> DATA
▬▬▬▬▬▬

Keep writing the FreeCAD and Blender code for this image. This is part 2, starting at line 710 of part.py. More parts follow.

▬▬▬▬▬▬

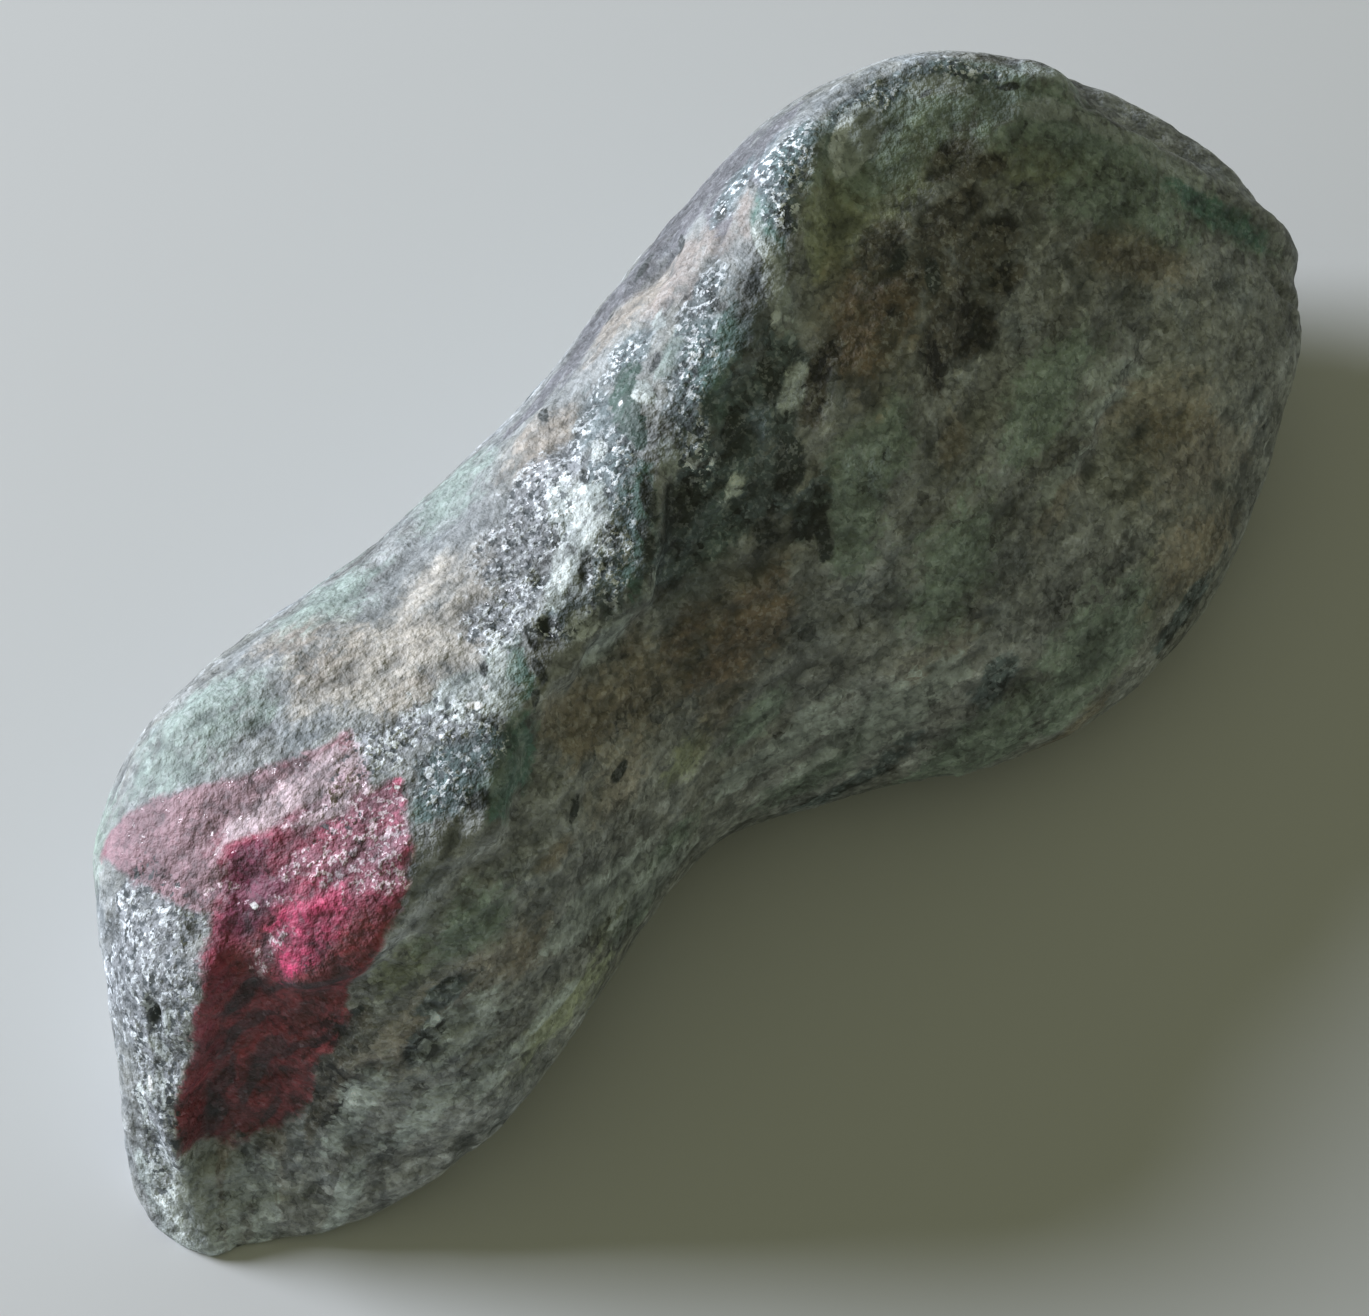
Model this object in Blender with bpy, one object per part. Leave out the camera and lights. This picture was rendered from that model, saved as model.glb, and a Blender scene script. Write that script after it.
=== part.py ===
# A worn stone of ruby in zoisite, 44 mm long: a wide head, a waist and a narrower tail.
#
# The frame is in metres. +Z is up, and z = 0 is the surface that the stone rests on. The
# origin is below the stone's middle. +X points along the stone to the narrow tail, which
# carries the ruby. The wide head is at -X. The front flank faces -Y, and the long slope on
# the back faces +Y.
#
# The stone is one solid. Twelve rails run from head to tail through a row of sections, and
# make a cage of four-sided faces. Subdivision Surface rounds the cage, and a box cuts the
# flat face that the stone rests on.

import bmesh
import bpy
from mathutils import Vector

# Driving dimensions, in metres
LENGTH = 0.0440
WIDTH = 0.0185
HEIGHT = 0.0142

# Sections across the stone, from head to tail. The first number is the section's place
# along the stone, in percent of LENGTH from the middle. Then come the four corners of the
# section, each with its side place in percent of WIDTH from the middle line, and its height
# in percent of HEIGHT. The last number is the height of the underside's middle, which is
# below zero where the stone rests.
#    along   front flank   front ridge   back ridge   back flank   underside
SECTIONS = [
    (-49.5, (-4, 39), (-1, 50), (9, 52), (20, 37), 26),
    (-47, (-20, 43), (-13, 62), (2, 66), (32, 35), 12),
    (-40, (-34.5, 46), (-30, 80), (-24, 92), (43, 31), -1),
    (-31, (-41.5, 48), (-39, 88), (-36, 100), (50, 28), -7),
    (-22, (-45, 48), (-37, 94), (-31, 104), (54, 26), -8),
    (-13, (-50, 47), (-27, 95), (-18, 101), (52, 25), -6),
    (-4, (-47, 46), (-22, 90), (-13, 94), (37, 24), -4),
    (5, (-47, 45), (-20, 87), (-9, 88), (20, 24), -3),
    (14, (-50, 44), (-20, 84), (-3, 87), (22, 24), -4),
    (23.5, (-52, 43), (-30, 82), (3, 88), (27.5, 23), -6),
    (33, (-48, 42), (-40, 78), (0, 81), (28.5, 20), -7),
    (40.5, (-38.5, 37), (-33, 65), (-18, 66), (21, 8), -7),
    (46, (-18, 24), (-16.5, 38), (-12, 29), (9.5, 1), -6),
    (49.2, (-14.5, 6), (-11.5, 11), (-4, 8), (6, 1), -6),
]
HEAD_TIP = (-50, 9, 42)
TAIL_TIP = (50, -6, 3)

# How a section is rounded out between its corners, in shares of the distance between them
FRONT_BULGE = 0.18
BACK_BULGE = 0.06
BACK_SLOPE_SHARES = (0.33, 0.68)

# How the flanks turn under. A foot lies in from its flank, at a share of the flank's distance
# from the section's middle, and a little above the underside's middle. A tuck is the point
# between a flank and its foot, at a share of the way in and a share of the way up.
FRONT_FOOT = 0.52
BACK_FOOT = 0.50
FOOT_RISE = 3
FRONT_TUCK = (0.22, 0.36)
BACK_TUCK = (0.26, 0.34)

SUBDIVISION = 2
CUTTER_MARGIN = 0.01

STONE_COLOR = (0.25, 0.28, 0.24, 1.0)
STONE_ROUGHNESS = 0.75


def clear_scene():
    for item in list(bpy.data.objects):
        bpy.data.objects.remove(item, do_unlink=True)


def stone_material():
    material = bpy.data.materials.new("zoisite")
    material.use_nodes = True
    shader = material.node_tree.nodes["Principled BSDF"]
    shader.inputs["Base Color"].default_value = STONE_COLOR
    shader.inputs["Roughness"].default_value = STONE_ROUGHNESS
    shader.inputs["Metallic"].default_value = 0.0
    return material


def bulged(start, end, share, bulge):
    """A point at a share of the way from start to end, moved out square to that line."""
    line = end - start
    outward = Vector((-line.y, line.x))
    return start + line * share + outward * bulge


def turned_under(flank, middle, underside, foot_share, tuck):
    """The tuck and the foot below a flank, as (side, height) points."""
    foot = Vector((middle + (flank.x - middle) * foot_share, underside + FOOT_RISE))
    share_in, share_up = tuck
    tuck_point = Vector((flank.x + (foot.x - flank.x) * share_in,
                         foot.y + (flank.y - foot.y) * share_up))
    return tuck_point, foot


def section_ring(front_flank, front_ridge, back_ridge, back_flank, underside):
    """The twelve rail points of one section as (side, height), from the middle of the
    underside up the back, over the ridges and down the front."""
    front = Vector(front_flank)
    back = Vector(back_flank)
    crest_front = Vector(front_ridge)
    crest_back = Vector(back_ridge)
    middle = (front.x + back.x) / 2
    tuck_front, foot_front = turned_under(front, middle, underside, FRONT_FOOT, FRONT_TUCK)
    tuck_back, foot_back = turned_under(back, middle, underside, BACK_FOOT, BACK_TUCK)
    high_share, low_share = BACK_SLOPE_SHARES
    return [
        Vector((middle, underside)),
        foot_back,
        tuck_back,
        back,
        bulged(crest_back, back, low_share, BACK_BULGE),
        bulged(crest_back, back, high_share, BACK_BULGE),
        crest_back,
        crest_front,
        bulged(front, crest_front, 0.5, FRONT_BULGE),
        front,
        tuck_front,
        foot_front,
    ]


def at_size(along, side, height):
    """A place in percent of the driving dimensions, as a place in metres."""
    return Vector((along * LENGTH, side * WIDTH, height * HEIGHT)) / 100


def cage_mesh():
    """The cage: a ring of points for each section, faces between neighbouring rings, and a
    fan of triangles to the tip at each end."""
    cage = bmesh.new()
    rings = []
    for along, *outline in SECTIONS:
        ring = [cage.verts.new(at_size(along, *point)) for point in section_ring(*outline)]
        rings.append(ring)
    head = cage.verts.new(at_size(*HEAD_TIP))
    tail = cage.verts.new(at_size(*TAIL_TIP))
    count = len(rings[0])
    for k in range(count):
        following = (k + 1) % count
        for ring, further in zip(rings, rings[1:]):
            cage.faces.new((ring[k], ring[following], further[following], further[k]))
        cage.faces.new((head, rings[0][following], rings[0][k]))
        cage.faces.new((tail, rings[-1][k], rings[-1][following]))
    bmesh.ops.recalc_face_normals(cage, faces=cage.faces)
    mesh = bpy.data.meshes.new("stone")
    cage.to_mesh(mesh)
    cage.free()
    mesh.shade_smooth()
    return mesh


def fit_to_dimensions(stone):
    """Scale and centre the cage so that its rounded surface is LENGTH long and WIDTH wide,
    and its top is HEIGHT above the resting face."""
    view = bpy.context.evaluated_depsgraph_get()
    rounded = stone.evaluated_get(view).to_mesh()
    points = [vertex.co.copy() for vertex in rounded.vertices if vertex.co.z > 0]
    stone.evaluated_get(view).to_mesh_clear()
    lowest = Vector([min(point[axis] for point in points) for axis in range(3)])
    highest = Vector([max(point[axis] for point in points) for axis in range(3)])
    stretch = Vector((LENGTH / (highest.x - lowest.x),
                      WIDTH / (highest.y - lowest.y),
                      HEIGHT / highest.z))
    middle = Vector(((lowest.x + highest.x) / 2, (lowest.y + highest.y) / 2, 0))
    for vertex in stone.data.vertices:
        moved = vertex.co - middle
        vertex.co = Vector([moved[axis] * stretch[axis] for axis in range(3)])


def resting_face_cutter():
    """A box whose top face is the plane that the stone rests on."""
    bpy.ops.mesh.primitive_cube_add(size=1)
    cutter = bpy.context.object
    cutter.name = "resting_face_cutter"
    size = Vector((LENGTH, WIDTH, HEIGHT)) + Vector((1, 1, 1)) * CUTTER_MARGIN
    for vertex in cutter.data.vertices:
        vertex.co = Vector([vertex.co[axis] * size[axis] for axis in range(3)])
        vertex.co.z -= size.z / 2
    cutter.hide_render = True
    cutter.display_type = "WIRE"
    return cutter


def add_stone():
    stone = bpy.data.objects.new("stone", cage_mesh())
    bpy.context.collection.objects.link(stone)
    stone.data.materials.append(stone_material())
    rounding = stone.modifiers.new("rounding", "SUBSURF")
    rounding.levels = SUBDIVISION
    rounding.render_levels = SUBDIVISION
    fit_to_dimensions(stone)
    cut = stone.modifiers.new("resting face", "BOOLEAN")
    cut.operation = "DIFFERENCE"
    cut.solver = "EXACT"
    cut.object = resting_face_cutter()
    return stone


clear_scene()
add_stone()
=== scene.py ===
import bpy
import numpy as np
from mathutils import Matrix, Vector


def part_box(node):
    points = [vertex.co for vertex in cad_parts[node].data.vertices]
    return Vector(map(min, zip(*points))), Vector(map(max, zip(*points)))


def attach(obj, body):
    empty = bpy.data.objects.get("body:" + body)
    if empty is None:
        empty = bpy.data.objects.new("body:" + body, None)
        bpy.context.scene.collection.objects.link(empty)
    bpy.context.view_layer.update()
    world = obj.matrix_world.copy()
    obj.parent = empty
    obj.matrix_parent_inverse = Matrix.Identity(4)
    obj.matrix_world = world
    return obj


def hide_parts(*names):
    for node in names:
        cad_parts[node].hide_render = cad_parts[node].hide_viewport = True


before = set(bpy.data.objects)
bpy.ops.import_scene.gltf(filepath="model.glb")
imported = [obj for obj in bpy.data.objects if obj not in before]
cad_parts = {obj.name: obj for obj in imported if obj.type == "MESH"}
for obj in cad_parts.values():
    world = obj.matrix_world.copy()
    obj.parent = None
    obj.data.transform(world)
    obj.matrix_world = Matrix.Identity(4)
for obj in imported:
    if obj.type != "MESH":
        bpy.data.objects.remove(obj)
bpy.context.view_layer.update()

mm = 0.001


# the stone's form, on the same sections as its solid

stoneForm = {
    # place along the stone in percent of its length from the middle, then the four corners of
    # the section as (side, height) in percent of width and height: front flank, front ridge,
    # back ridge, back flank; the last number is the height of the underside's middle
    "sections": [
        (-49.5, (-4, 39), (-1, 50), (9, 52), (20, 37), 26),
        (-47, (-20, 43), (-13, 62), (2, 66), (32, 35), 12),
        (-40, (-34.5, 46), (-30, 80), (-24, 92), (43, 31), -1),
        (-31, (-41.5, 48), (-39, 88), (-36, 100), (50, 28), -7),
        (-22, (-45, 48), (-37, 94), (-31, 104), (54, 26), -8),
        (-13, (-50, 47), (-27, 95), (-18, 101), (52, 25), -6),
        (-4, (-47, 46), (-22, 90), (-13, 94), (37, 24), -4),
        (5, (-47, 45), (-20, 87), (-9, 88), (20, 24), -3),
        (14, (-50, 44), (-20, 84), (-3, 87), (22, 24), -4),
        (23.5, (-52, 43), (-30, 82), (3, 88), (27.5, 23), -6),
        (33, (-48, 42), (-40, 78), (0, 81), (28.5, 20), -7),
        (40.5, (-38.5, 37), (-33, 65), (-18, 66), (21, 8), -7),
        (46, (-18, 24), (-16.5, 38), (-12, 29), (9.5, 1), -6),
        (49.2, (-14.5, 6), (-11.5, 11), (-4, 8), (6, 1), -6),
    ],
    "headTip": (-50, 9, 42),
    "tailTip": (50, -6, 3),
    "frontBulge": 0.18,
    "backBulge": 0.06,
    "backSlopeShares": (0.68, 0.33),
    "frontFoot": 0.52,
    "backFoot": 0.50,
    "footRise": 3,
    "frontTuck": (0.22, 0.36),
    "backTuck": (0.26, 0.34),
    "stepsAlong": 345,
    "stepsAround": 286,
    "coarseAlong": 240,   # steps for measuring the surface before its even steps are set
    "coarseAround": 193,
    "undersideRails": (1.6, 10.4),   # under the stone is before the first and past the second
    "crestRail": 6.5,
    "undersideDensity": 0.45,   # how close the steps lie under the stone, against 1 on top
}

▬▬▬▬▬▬

> AIM OF THE EXERCISE
Return only the stretch of the material above from the line holding "cutter.hide_render = True" through the line holding "before = set(bpy.data.objects)", copied exactly.

> REPLY TO THE EXERCISE
    cutter.hide_render = True
    cutter.display_type = "WIRE"
    return cutter


def add_stone():
    stone = bpy.data.objects.new("stone", cage_mesh())
    bpy.context.collection.objects.link(stone)
    stone.data.materials.append(stone_material())
    rounding = stone.modifiers.new("rounding", "SUBSURF")
    rounding.levels = SUBDIVISION
    rounding.render_levels = SUBDIVISION
    fit_to_dimensions(stone)
    cut = stone.modifiers.new("resting face", "BOOLEAN")
    cut.operation = "DIFFERENCE"
    cut.solver = "EXACT"
    cut.object = resting_face_cutter()
    return stone


clear_scene()
add_stone()
=== scene.py ===
import bpy
import numpy as np
from mathutils import Matrix, Vector


def part_box(node):
    points = [vertex.co for vertex in cad_parts[node].data.vertices]
    return Vector(map(min, zip(*points))), Vector(map(max, zip(*points)))


def attach(obj, body):
    empty = bpy.data.objects.get("body:" + body)
    if empty is None:
        empty = bpy.data.objects.new("body:" + body, None)
        bpy.context.scene.collection.objects.link(empty)
    bpy.context.view_layer.update()
    world = obj.matrix_world.copy()
    obj.parent = empty
    obj.matrix_parent_inverse = Matrix.Identity(4)
    obj.matrix_world = world
    return obj


def hide_parts(*names):
    for node in names:
        cad_parts[node].hide_render = cad_parts[node].hide_viewport = True


before = set(bpy.data.objects)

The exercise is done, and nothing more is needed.